We are heading to western Mass. for 4th July weekend, and of course the questions I always have to ask before we go to western Mass is 1) do I need to make a stop at WEBS? and 2) do I need to make a stop at Col0rful Stitches? In other words, Do I need more yarn?
I think the answer to that is NO, but then I think of my upcoming trip to Philly, and I'm swishing my tail...Know how my high school bff invited me to the lake in NH a few weeks ago, and I couldn't get there because I left my wallet on a subway (I did get it back finally)? Well to make up for that I'm going to spend 4th of July with her in Philadelphia, where she's been studying for her anthropology doctorate. She goes to Africa next month for a year or so for research towards her dissertation.

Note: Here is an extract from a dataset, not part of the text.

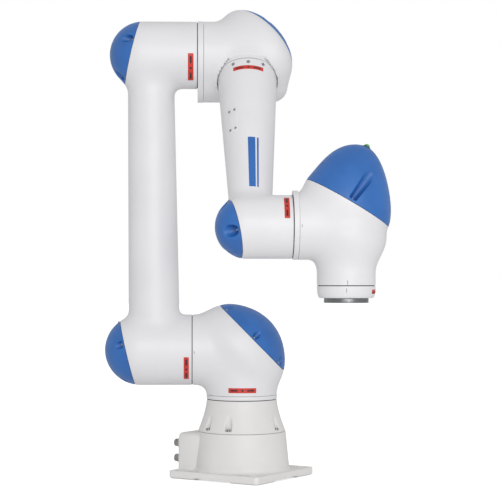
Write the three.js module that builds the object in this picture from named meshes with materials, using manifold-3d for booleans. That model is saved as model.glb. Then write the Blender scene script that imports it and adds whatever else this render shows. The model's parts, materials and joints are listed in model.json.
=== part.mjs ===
// Six-axis collaborative robot arm on a square foot plate, shown with the arm folded forward.
// Millimetres, +Z up. The origin is where the swivel axis meets the underside of the foot plate.
// +X runs along the shoulder and elbow axes towards the wrist, -Y is the front of the arm.

import * as THREE from 'three';
import { mergeVertices } from 'three/addons/utils/BufferGeometryUtils.js';
import Module from 'manifold-3d';

const wasm = await Module();
wasm.setup();

// ---- driving dimensions -------------------------------------------------------------------

const SHOULDER_HEIGHT = 300; // foot plate underside to the shoulder axis
const UPPER_REACH = 700; // shoulder axis to elbow axis
const FORE_REACH = 503; // elbow axis to wrist axis
const FOREARM_TILT = 33.6; // degrees between the folded forearm and straight down
const BASE_YAW = -35.5; // degrees, foot plate against the arm
const FOREARM_OFFSET = 11.5; // forearm axis to the right of the swivel axis
const WRIST_OFFSET = 209; // tool axis to the right of the forearm axis

const GAP = 0.4; // running or assembly gap between neighbouring pieces
const WALL = 6; // casting wall
const COVER_WALL = 3; // plastic cover wall

const PLATE_SIDE = 250;
const PLATE_THICK = 18;
const SKIRT_TOP = 108;
const SWIVEL_JOINT = 183.5;

const SHOULDER_RADIUS = 83.5;
const SHOULDER_JOINT = -118; // shoulder joint plane, along X
const ELBOW_RADIUS = 79.5;
const ELBOW_JOINT = -106;
const ROLL_RADIUS = 70;
const ROLL_JOINT = 69; // elbow axis to the forearm roll joint, along the forearm
const WRIST_RADIUS = 70;
const WRIST_JOINT = 90; // wrist joint plane, to the right of the forearm axis
const TOOL_RADIUS = 64;
const TOOL_JOINT = 129; // wrist axis down to the tool joint

const LOWER_TUBE = { bottomX: -208, topX: -217, bottomRadius: 60, topRadius: 54 };
const LOWER_DOME = { x: -238, radius: 86 };
const UPPER_DOME = { x: -234, radius: 80 };

const ROUND = 24; // sides of the large housings
const DOME = 18; // sides of the domes
const SMALL = 14; // sides of the parts inside

// ---- materials ----------------------------------------------------------------------------

const finish = (color, roughness, metalness = 0) =>
  new THREE.MeshStandardMaterial({ color, roughness, metalness });

const white = finish(0xe6e5e7, 0.42);
const warmWhite = finish(0xe3e1de, 0.45);
const blue = finish(0x3c74be, 0.38);
const steel = finish(0xb4b7bb, 0.3, 1);
const darkSteel = finish(0x6d7075, 0.35, 1);
const black = finish(0x2a2c2f, 0.5);
const copper = finish(0xa86a3c, 0.4, 1);
const board = finish(0x2f6b45, 0.55);
const greenLens = finish(0x4fb45a, 0.2);

// ---- shapes -------------------------------------------------------------------------------

const degrees = THREE.MathUtils.degToRad;

// Turns a shape built along +Z so that it lies along the named axis, x or z.
function layAlong(geometry, axis) {
  return axis === 'x' ? geometry.rotateY(Math.PI / 2) : geometry;
}

function rod(radius, from, to, axis = 'z', sides = ROUND, endRadius = radius) {
  const geometry = new THREE.CylinderGeometry(endRadius, radius, to - from, sides);
  geometry.rotateX(Math.PI / 2);
  geometry.translate(0, 0, (from + to) / 2);
  return layAlong(geometry, axis);
}

// A turned piece: outline points are [radius, height], in either direction.
function turned(outline, axis = 'z', sides = ROUND) {
  const points = outline.map(([radius, height]) => new THREE.Vector2(radius, height));
  if (THREE.ShapeUtils.area(points) < 0) points.reverse();
  const geometry = new THREE.LatheGeometry(points, sides);
  geometry.rotateX(Math.PI / 2);
  return layAlong(geometry, axis);
}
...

Here is an excerpt of her proposal:
I take as a case study a rural district in central Mozambique where Pentecostal/Charismatic African Independent healing churches and female spirit mediums are both undergoing rapid growth. It examines the ways in which language is used as a critical means through which healing is effected in the ceremonies of spirit mediums and of healing churches.
I'm like, Whuh.
I leave Monday via Amtrak. Taking the train will be fun, and with 6 whole hours at my disposal, what will I knit? Rose of England is too unwieldy, I still can't garner interest to knit my mom's sweater (sorry Mom), so the only choice I have is to knit socks. Sigh. Such a burden. Really it's not such a bad thing since I'm planning to gift them for Christmas, but the problem is which sock yarn do I bring? I have three skeins of Regia self-striping which I don't feel like using right now because the wool is itchier and hot than the merino variety. So I have a skein of Koigu multicolored, but I'm kind of not into the multicolored at the moment...
Long story short, do I get more solid or semi-solid sock yarn, even though I so don't need them? I know as soon as I step in WEBS or Col0rful Stitches I won't be able to control myself. But I want sock yarn. But I have some already. But I want others. Damn this horrible sock addiction.